● **Set task**
Return exactly the lines that run from the beginning through the line containing "recess_r = 13.4; // [10:0.1:14]", both included, and no others.
-------------------------
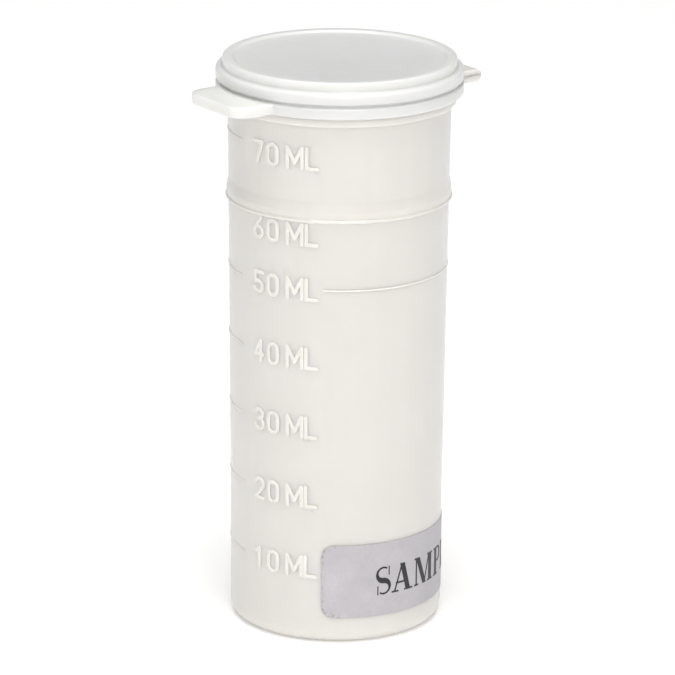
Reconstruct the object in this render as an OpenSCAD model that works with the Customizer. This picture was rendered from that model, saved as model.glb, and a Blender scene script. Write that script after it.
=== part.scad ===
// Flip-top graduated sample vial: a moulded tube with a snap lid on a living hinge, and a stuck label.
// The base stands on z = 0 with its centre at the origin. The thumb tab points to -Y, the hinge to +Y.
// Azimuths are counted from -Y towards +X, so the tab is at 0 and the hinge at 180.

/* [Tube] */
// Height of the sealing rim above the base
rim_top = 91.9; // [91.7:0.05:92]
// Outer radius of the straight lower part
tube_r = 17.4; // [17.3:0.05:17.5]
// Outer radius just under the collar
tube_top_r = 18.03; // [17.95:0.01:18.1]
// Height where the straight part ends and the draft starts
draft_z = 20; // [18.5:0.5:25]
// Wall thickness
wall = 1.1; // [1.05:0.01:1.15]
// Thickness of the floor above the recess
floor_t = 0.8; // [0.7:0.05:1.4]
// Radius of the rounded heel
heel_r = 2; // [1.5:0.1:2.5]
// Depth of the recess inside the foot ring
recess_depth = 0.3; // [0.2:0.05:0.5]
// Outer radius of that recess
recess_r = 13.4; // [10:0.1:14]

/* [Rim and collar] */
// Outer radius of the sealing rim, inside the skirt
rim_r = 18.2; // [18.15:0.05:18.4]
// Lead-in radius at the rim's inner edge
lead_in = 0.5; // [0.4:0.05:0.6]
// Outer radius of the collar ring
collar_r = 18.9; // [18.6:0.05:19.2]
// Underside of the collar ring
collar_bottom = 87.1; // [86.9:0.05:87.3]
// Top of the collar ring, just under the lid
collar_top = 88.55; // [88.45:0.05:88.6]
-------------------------
● **Solution to this task**
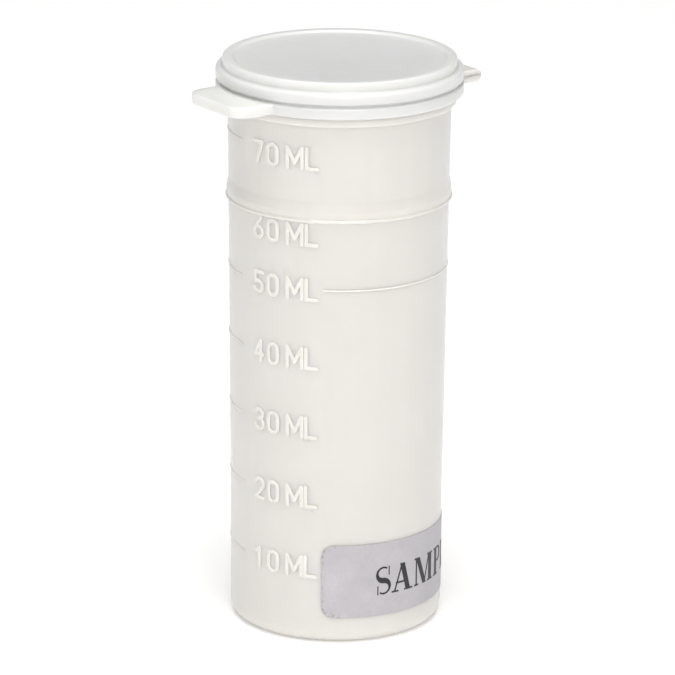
Reconstruct the object in this render as an OpenSCAD model that works with the Customizer. This picture was rendered from that model, saved as model.glb, and a Blender scene script. Write that script after it.
=== part.scad ===
// Flip-top graduated sample vial: a moulded tube with a snap lid on a living hinge, and a stuck label.
// The base stands on z = 0 with its centre at the origin. The thumb tab points to -Y, the hinge to +Y.
// Azimuths are counted from -Y towards +X, so the tab is at 0 and the hinge at 180.

/* [Tube] */
// Height of the sealing rim above the base
rim_top = 91.9; // [91.7:0.05:92]
// Outer radius of the straight lower part
tube_r = 17.4; // [17.3:0.05:17.5]
// Outer radius just under the collar
tube_top_r = 18.03; // [17.95:0.01:18.1]
// Height where the straight part ends and the draft starts
draft_z = 20; // [18.5:0.5:25]
// Wall thickness
wall = 1.1; // [1.05:0.01:1.15]
// Thickness of the floor above the recess
floor_t = 0.8; // [0.7:0.05:1.4]
// Radius of the rounded heel
heel_r = 2; // [1.5:0.1:2.5]
// Depth of the recess inside the foot ring
recess_depth = 0.3; // [0.2:0.05:0.5]
// Outer radius of that recess
recess_r = 13.4; // [10:0.1:14]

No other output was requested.